When a customer writes "I was skeptical about ordering shoes online but these fit perfectly right out of the box," that's better copy than anything you'll write from scratch. It's specific. It addresses a real objection (fit uncertainty). And it sounds like a person, not a marketing team.

Here's how to do this systematically:

  1. Pull up every 4- and 5-star review for your top 10 products
  2. Highlight the phrases that describe outcomes — "my skin cleared up in a week," "my dog actually eats this one," "I stopped getting headaches at my desk"
  3. Highlight the objections customers mention overcoming — "I was worried about the size," "I didn't think it would work on my hair type"
  4. Rewrite your product description using those exact phrases as the backbone

If you don't have reviews yet, check Amazon reviews for similar products. Same customers, same language, same objections. Your competitors are giving you free copy research and don't even know it.

Answer the Three Questions Every Shopper Asks Before Buying

Every person on your product page is subconsciously asking three questions. If your copy doesn't answer all three above the fold, they leave.

1. What is this, exactly? Sounds obvious, but look at your product pages right now. Can someone who's never heard of your brand understand what the product does in under 5 seconds? Vague names like "The Zen Collection — Harmony Series" tell shoppers absolutely nothing. "Weighted sleep mask that blocks 100% of light" takes 2 seconds to process.

2. Is this for someone like me? Generic descriptions sell to nobody. "Perfect for anyone who wants better sleep" is useless. "Built for side sleepers who can't stand masks that press on their eyes" makes one specific person think "that's me." And that one specific person is worth more than a thousand generic browsers.

3. Can I trust this store? New stores get hit hardest here. No reviews, no press mentions, no Instagram following. Your copy has to do the trust-building your brand hasn't done yet. Mention where the product is made. Show the real shipping timeline ("Ships from Ohio, arrives in 3-5 days" — not "fast shipping"). Name the return policy in the description itself, not buried in a footer link.

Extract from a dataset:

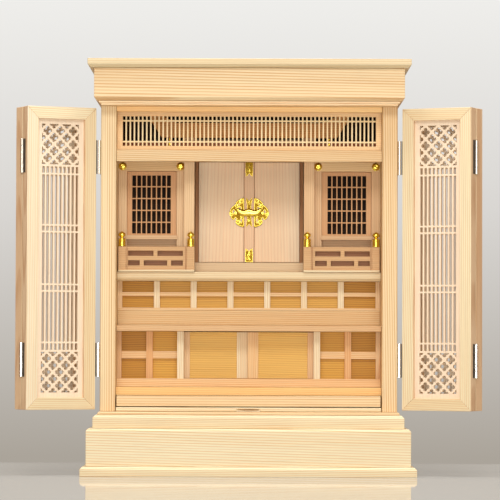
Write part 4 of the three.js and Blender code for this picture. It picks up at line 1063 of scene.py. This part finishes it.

Show the Shipping Cost on the Product Page

48% of shoppers who abandon their cart do it because of unexpected costs at checkout. That's not a copywriting problem in the traditional sense, but it's a product page copy problem — because the information that prevents abandonment belongs on the product page, not hidden until step three of checkout.

If you offer free shipping, say it next to the price. Not in a banner at the top of the site that shoppers ignore. Right there, next to "$34.99": Free shipping included.

If you charge for shipping, show it. "Shipping: $5.99 flat rate" or "Free shipping on orders over $50." Shoppers don't hate paying for shipping as much as they hate being surprised by it. The surprise is what kills the sale.

For international stores — especially those selling COD in emerging markets — this is even more critical. COD customers are already wary about online purchases. If they get to the end of the order process and see charges they didn't expect, they bail. Or worse, they place the order and refuse it at the door, costing you the shipping both ways. Tools like EasySell let you display shipping costs and COD fees directly on the order form, so there are zero surprises at delivery.

How Should You Format Product Descriptions for Conversion?

Nobody reads product descriptions top to bottom. They scan. Eye-tracking studies consistently show shoppers look at the headline, the price, the first bullet point, and the photos — in that order. If your product description is a wall of text, it might as well be invisible. Formatting is half of product description copywriting — the best words in the world won't convert if nobody reads them.

Rules for scannable product copy:

  • First sentence does all the work. Lead with the single most compelling benefit. Not the product name. Not the category. The reason someone would want to own this.
  • Bullets for features, prose for story. Use 3-5 bullet points to cover the functional details (material, size, what's included). Use a short paragraph above the bullets to create desire.
  • Bold the words that matter. If someone reads only the bolded phrases, they should still understand the core value proposition.
  • One idea per paragraph. The moment you start a second thought, start a new paragraph.

Compare these two approaches for a kitchen knife:

Before: "This knife is made from high-carbon German steel and features a full-tang construction with a pakkawood handle. It has a 58 HRC hardness rating and is suitable for professional and home use. The blade is 8 inches and has been hand-sharpened to a 15-degree angle on each side."

After: "Cuts through a ripe tomato without pressing down. The 8-inch blade holds its edge for 6+ months of daily use — sharpen it twice a year instead of twice a month. Full-tang German steel, the same grade used in $300 chef's knives, at a third of the price."

Same product. The first version describes the knife. The second makes you want to cook with it.

The 15-Minute Rewrite That Pays for Itself

You don't need to rewrite every product page at once. Start with your top 5 products by traffic — the pages that already get visitors but aren't converting them.

  1. Open each product page in a private browser window, as if you've never seen your store before
  2. Ask yourself: do I know what this is, who it's for, and why I should buy it — all within 5 seconds?
  3. Rewrite the first sentence to lead with the primary benefit, not the product name
  4. Replace every feature with a benefit (or add the benefit right after the feature)
  5. Add the shipping cost or "free shipping" line next to the price
  6. Check your review section — pull 2-3 customer phrases into the description

Track add-to-cart rate for those 5 products for the next two weeks. If you're starting from a typical sub-5% add-to-cart rate, you'll likely see a 20-30% relative improvement — and it cost you nothing but an hour of writing.

The products on your Shopify store are probably fine. The words you're using to sell them are what's broken. Fix the words first. Everything else — ads, apps, redesigns — works better when the page people land on actually makes them want to buy. And if most of your traffic is mobile (it probably is — 73% of ecommerce traffic comes from phones), those product descriptions need to work on a 6-inch screen or they're not working at all.